From day one, I knew it was going to be a long recovery, so I set lots of short term goals within a single long term goal: train as if I was going to play at Club Nationals six months after surgery—I really wanted to, even tried to convince co-captains Jay [Froude] and Abe [Coffin] that I could do it, but it was best that I didn't. The first goal was to get as strong as I could in the five weeks between injury and surgery; I lifted three times a week and did long rides on the stationary bike twice a week. After surgery it was things like get enough range of motion to get on the bike, pass the return to run strength test, pass the return to cutting tests, etc. Setting small goals kept me feeling successful, and the long-term goal kept me motivated. After Nationals passed, I set my long-term goal on being ready for Team USA tryouts, which were going to be nine months post-surgery. While I knew I didn't play well enough to earn a spot, I was happy overall that I felt like I was able to compete and hang with the rest of the invitees.
Coaching was certainly a different experience. It's tough balancing trying to perform well at tournaments while getting everyone reps. Planning practices is tough because you're trying to mix concepts and fundamentals with developing chemistry and playing. While I've done similar planning as a captain, it was a slightly different lens as a coach. Watching every rep and figuring out what's worth pointing out and what's not was not easy. I don't think I did a great job, but I improved through the year; I learned a lot and hope to have the opportunity again in the future.
EL: You’re obviously not the first to make the move from Austin to Dallas or vice-versa, and there have been all sorts of reasons why a player makes the switch. So I'd be remiss if I did not ask how you made the decision to sign with the Roughnecks for the 2020 season? What made Dallas the right fit for you this year?
CC: It was honestly a really hard decision. I was super loyal to Austin, so much that I actually reached out to Dallas about playing because some thought I wouldn't even consider switching. It came down to two things. Many of the players I grew up playing with, save for a few, were either not playing or playing for Dallas. Guys like Jerrod [Wolfe] and Jeff [Loskorn], who I looked up to and loved playing with, weren't there, and current teammates had made the switch. The other consideration was that I felt Dallas had a great chance of winning it all, and that I could fill a necessary gap in their personnel.

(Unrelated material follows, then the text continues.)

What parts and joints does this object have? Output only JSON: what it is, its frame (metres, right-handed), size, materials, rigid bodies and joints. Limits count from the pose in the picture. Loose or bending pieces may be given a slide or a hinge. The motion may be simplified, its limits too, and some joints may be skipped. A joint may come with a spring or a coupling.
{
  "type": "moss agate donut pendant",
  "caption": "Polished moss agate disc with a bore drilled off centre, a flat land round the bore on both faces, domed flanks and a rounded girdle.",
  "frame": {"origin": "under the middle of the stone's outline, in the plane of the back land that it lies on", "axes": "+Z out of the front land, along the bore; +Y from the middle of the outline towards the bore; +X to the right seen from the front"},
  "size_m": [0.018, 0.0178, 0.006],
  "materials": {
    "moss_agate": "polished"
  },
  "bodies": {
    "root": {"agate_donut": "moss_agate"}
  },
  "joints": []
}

EL: Had you gotten to practice with your new Roughnecks teammates at all prior to the pandemic shutting ultimate down? If so, curious what your first impressions were?
CC: I had gone to tryouts and a couple practices before the shutdown. I was mostly just excited to play again, but the main difference was going from being in more of a leadership-type role to just being one of the guys and not having to think about much other than my play. I knew most of the guys from Doublewide, but there were still some new faces to get to know and connect with, which is always fun. I really liked the general vibe being similar to Doublewide, competitive and intense on the field, but low key and relaxed off.

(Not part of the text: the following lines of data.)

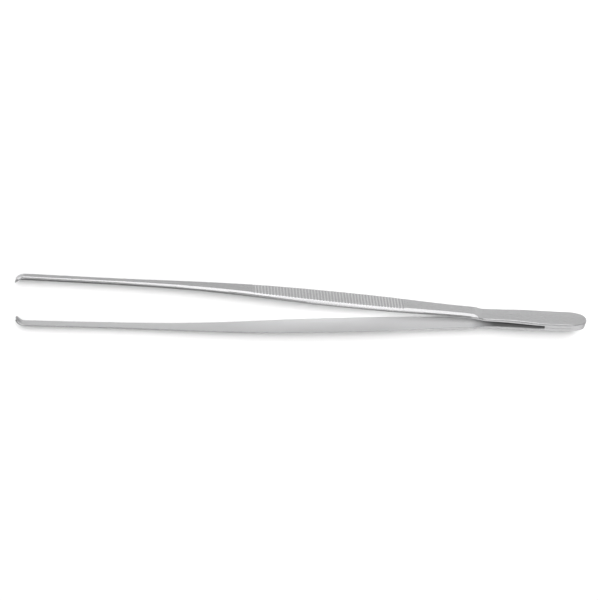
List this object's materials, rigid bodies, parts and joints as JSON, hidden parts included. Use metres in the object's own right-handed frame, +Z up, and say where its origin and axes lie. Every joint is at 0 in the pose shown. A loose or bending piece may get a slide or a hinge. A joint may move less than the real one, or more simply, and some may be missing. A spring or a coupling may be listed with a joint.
{
  "type": "thumb forceps",
  "caption": "Long toothed thumb forceps: two sprung steel leaves joined at a rounded heel, with ribbed grips, bevelled tapering arms and interlocking teeth at the tips.",
  "frame": {"origin": "on the surface the forceps lies on, below the middle of its length and midway between its two leaves", "axes": "+X along the forceps from the heel to the tips, +Z up across the width of the leaves, Y across the gap between the leaves, with the single-toothed leaf on the -Y side"},
  "size_m": [0.25, 0.0294, 0.0088],
  "materials": {
    "steel": "satin, with bright bevels"
  },
  "bodies": {
    "root": {"single_tooth_arm": "steel", "double_tooth_arm": "steel"}
  },
  "joints": []
}
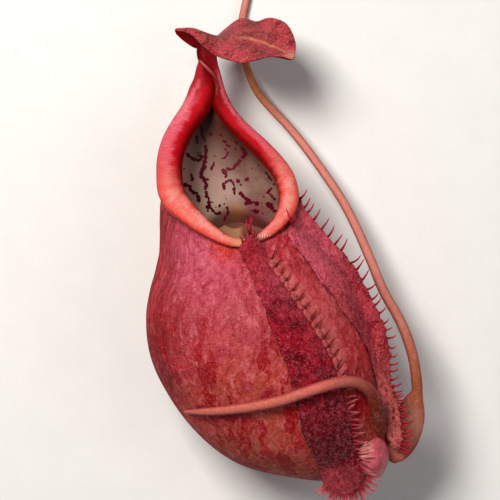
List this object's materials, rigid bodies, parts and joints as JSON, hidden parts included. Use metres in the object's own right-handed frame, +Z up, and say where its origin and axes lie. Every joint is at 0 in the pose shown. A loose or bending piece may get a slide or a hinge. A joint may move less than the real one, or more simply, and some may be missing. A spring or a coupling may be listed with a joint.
{
  "type": "pitcher of a hanging pitcher plant",
  "caption": "Picked pitcher plant trap lying on its back: swollen cup, rolled collar, waved lid, fringed wings, carrying tendril and a slender tendril across its front.",
  "frame": {"origin": "middle of the box's underside, on the surface that the pitcher lies on", "axes": "+Z up, out of the pitcher's front; +Y from its base towards the mouth, lid and the stem's cut end; +X to the right as it is seen from above"},
  "size_m": [0.0842, 0.1612, 0.0638],
  "materials": {
    "cup_skin": "satin skin with short pale fuzz, red mottles and fine veins",
    "collar_gloss": "glossy, with very fine cross ribs",
    "lid_leaf": "satin leaf with pale speckle and a yellow midrib",
    "dark_wing": "dull, densely covered in short pale hairs",
    "pink_wing": "dull, short fuzz",
    "tendril_bark": "smooth green stem, satin",
    "clasping_bark": "smooth green stem, satin",
    "fluid": "clear to milky fluid, wet"
  },
  "bodies": {
    "root": {"pitcher_cup": "cup_skin", "peristome": "collar_gloss", "lid": "lid_leaf", "left_wing": "dark_wing", "right_wing": "pink_wing", "tendril": "tendril_bark", "clasping_tendril": "clasping_bark", "digestive_fluid": "fluid"}
  },
  "joints": []
}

EL: Simple one: what's your favorite game you've ever played in and why?
CC: Pool play game vs Pitt at College Nationals in 2015. They hadn't lost since like January of that year, and we truly believed we could beat them. It was an intense game, and I really loved matching up with Trent Dillon and Marcus Ranii-Dropcho. I had internally made the goal of winning our pool in the fall, and winning that game achieved that goal, which was really satisfying.
EL: What was your first reaction to the offseason news about AUDL realignment, particularly with your divisional opponents changing so significantly?
CC: California and Seattle are pretty, and I was excited to maybe spend an extra day in one of those cities.
EL: And lastly, who's your favorite lefty, and why?
CC: Manu Ginobili. Guy epitomizes putting the team first, always brought energy, and was so creative. Great role model, he's the reason I wear #20.